In British Columbia (Attorney General) vs. Lafarge Canada, the Burrardview Neighbourhood Association argued that, when the Lafarge project was being considered, the City of Vancouver declined to exercise jurisdiction over the lands. The association argued that the municipality ought to have insisted that Lafarge obtain a city development permit.

What was then the Vancouver Port Authority (VPA) – prior to the 2008 merging of three port authorities to create the PMV – argued that no city permit was necessary. The Supreme Court of Canada ruled in favour of the port. It stated that, because of federal jurisdiction over navigation and shipping, the City of Vancouver's zoning bylaw didn't apply to port lands.

Alexander said that not only did the court uphold the port's jurisdiction in the matter – but that at the time, the City of Vancouver didn't contest the port's jurisdiction over port lands.

"The way it started out was that the City of Vancouver admitted or rolled over and didn't purport to say they could control [port lands]," he said. "So if the City of Vancouver these days is saying 'No, we think we have some control,' that would be a reversal of the position they took in 2005 through 2007 with respect to VPA lands."

Alexander said that approaching the issue from a health and environmental standpoint wouldn't necessarily help Vancouver gain leverage over port land decisions.

He said the 2007 decision considered more than zoning.

"The court turned their minds not just to the zoning issues but to things like noise and pollution standards," he said. "That would telegraph to me that, at least in 2007, our highest court was saying, 'Look, if the Vancouver Port Authority has a bona fide port plan that's been properly approved by federal authorities under the Canada Marine Act, that's their set of bylaws, and they're paramount to local city bylaws."

Alexander didn't reject the idea that the City of Vancouver could win a jurisdictional tug-of-war with the port. But he said it would be "an uphill battle" for the municipality.

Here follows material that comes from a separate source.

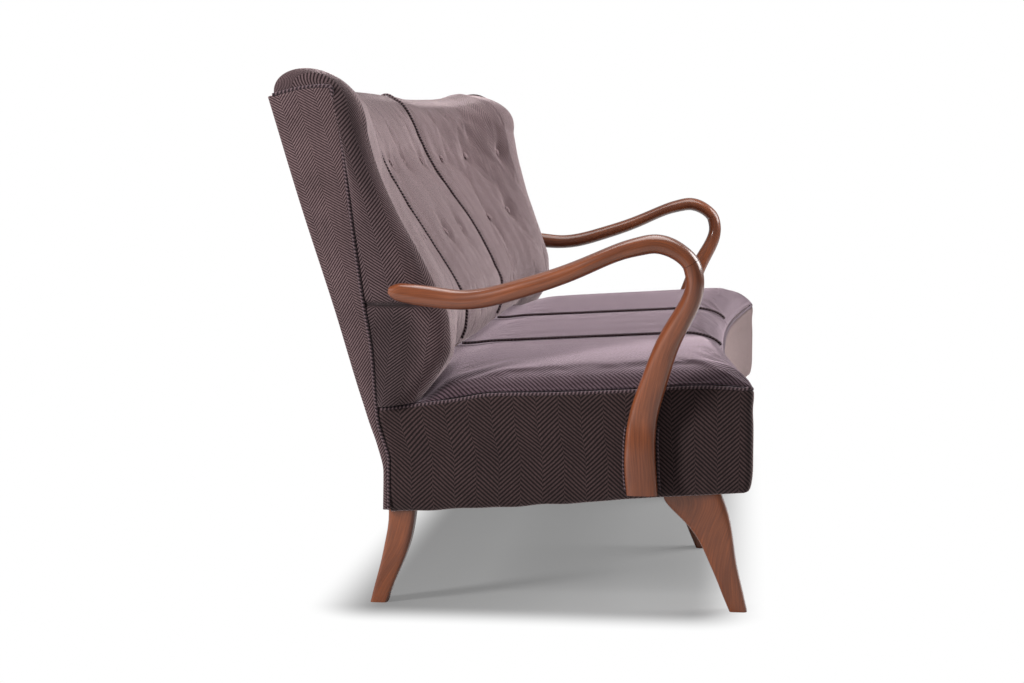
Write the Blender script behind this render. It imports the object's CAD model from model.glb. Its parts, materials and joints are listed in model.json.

"They may be able to find some areas where they do have jurisdiction that is not integral to shipping and navigation," he said. "The problem there is that municipal governments have limited authority themselves – they can't stray too far out of land-use planning, that kind of thing. They don't have direct jurisdiction over health issues that hasn't been delegated by the province."

More than a half dozen other local municipal lawyers contacted for this story either declined to comment or did not respond to interview requests by press deadline.